# GIVEN INFORMATION start

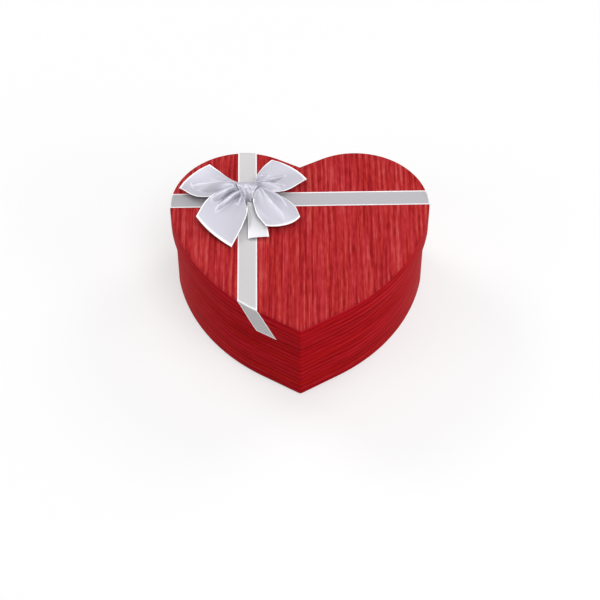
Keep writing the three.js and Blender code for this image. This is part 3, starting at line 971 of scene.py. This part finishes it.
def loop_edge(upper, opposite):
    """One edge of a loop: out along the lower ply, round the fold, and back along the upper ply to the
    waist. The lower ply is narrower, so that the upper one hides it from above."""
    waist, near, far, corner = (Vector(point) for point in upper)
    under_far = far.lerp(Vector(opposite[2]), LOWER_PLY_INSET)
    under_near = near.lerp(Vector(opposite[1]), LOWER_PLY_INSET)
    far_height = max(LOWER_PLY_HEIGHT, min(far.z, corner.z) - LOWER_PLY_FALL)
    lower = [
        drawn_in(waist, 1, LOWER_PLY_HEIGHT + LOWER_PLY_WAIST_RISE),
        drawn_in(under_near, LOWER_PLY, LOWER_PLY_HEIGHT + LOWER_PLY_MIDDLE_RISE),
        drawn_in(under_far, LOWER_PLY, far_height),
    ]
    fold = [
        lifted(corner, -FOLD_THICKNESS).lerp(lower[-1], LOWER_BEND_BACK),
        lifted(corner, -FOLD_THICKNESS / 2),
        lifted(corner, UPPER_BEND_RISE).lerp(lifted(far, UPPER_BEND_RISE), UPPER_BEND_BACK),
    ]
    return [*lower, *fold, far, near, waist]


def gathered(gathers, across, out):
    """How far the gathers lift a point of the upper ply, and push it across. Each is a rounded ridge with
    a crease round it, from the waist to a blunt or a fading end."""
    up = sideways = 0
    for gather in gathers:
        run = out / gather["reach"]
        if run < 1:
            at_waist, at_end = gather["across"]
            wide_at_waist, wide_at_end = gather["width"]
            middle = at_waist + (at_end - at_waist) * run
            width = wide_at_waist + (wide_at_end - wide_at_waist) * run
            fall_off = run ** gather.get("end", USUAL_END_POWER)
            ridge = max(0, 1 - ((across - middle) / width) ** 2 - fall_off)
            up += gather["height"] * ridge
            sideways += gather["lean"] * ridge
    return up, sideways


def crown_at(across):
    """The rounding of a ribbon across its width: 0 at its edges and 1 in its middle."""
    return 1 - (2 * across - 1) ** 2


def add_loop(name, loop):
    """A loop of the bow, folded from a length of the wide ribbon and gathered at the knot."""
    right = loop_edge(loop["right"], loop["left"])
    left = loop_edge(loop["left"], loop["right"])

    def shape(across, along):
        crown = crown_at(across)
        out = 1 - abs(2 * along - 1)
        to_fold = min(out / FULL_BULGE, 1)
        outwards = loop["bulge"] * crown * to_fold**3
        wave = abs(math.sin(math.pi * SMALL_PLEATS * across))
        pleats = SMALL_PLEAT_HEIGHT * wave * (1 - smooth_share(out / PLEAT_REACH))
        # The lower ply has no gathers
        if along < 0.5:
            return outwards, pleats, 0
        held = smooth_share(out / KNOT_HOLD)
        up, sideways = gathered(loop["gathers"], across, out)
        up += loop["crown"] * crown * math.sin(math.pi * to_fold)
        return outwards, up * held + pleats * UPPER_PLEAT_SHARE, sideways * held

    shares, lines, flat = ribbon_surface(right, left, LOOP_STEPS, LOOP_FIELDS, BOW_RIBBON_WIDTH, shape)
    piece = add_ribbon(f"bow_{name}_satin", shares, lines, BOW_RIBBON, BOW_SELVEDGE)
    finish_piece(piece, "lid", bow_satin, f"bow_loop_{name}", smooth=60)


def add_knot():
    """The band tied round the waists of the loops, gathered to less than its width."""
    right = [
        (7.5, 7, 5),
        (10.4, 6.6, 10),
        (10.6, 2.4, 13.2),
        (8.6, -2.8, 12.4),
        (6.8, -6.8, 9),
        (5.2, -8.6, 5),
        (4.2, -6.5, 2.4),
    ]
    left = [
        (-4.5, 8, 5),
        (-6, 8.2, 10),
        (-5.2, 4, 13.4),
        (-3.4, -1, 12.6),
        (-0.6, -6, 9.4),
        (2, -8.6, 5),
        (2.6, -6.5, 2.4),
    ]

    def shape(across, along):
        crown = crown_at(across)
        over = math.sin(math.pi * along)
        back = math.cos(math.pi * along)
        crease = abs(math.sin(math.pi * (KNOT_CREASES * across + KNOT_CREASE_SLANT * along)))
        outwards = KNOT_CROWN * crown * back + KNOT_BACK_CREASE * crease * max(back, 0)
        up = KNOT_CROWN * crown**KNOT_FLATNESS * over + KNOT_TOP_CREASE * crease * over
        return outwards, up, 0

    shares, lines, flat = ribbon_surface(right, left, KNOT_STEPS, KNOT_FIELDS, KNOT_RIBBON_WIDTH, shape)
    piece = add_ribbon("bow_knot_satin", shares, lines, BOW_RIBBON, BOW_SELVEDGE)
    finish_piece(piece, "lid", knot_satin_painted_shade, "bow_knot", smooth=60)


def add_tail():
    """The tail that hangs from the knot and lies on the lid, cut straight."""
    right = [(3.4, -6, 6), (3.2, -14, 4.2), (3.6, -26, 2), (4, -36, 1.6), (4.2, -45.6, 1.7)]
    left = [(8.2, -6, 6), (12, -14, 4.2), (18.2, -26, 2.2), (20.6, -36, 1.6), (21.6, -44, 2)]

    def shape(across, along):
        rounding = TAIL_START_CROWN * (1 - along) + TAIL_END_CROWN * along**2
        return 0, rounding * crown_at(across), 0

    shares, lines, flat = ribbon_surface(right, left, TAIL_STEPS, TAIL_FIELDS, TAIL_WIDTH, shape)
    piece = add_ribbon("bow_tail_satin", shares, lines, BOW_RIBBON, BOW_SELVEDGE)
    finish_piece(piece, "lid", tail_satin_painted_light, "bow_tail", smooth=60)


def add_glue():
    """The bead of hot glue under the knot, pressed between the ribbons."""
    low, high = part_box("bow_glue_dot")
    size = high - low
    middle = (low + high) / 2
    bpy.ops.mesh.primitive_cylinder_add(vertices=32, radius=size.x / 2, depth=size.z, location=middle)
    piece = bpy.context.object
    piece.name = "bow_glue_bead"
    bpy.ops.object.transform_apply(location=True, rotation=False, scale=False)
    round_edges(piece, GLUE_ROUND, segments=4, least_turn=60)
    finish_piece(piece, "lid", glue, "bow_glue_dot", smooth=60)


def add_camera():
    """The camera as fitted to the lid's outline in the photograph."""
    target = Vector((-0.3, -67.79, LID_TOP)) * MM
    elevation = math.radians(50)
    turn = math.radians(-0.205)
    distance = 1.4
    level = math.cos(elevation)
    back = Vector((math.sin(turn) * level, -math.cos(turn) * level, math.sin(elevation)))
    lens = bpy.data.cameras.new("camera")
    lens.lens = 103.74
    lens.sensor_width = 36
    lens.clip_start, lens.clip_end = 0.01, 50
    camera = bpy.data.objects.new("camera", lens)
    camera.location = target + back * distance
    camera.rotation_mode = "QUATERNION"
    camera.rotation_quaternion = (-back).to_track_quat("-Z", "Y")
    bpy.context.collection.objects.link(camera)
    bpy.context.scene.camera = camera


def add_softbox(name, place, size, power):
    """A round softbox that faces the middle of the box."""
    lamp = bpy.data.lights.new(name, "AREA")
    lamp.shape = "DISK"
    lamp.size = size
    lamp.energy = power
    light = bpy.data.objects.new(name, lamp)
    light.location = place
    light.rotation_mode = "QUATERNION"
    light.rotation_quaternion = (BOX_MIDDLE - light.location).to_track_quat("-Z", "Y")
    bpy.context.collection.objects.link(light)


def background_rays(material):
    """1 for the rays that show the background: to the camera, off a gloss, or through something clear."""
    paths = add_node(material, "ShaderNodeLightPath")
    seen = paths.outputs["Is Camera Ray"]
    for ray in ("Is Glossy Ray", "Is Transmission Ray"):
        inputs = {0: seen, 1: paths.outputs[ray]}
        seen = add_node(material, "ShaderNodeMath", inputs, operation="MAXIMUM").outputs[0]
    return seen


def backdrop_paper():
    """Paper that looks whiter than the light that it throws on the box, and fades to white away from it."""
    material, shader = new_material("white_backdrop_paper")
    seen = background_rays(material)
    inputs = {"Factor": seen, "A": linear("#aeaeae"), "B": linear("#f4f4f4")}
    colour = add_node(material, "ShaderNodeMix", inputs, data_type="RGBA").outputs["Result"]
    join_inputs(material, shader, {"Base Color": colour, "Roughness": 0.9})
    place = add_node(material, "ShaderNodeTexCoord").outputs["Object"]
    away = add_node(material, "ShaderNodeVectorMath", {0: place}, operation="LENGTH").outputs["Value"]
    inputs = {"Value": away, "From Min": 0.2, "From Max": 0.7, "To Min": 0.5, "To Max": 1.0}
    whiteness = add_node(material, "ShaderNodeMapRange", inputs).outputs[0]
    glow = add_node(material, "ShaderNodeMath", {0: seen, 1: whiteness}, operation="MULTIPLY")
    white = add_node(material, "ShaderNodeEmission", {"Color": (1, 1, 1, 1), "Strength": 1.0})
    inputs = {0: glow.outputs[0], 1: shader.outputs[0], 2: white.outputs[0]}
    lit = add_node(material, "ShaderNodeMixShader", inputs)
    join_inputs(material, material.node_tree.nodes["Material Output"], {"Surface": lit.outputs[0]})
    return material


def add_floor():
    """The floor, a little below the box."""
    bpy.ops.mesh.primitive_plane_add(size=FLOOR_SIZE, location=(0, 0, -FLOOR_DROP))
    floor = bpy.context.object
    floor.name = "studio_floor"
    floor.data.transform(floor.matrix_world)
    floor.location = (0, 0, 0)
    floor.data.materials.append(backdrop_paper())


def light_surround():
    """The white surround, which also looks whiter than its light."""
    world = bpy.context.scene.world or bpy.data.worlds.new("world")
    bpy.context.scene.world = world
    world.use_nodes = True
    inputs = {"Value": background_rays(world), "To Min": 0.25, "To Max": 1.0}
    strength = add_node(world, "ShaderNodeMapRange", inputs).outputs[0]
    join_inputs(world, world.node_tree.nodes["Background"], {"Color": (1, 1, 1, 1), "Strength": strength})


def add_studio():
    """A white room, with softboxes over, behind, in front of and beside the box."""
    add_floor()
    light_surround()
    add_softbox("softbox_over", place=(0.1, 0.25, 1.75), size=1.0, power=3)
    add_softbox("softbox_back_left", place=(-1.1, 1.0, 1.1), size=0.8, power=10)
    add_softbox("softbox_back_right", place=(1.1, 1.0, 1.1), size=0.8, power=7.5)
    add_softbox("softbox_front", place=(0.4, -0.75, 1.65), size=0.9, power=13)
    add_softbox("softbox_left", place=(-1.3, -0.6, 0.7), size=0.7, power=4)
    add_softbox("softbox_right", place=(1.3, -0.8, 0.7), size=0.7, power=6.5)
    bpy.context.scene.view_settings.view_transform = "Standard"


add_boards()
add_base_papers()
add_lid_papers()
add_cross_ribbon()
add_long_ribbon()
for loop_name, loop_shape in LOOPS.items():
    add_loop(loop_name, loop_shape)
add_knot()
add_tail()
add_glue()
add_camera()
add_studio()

# GIVEN INFORMATION end

* EXERCISE BRIEF: Set down, exactly as written, each line of the data from its opening line through the one containing "return [*lower, *fold, far, near, waist]". Output nothing more.

* OUTPUT BELOW:
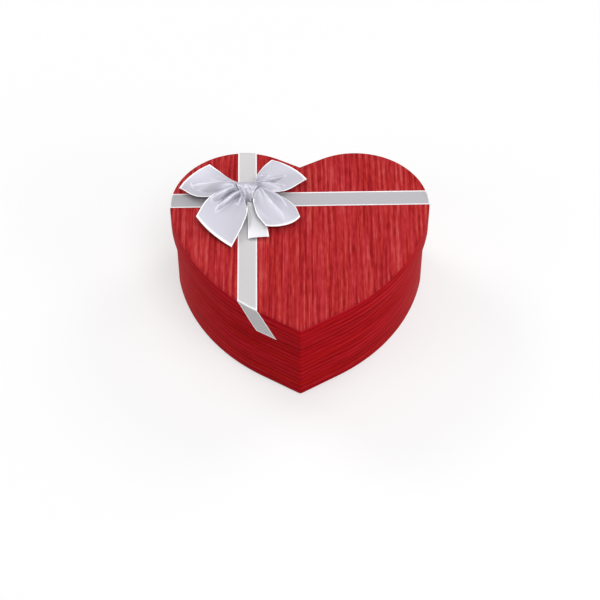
Keep writing the three.js and Blender code for this image. This is part 3, starting at line 971 of scene.py. This part finishes it.
def loop_edge(upper, opposite):
    """One edge of a loop: out along the lower ply, round the fold, and back along the upper ply to the
    waist. The lower ply is narrower, so that the upper one hides it from above."""
    waist, near, far, corner = (Vector(point) for point in upper)
    under_far = far.lerp(Vector(opposite[2]), LOWER_PLY_INSET)
    under_near = near.lerp(Vector(opposite[1]), LOWER_PLY_INSET)
    far_height = max(LOWER_PLY_HEIGHT, min(far.z, corner.z) - LOWER_PLY_FALL)
    lower = [
        drawn_in(waist, 1, LOWER_PLY_HEIGHT + LOWER_PLY_WAIST_RISE),
        drawn_in(under_near, LOWER_PLY, LOWER_PLY_HEIGHT + LOWER_PLY_MIDDLE_RISE),
        drawn_in(under_far, LOWER_PLY, far_height),
    ]
    fold = [
        lifted(corner, -FOLD_THICKNESS).lerp(lower[-1], LOWER_BEND_BACK),
        lifted(corner, -FOLD_THICKNESS / 2),
        lifted(corner, UPPER_BEND_RISE).lerp(lifted(far, UPPER_BEND_RISE), UPPER_BEND_BACK),
    ]
    return [*lower, *fold, far, near, waist]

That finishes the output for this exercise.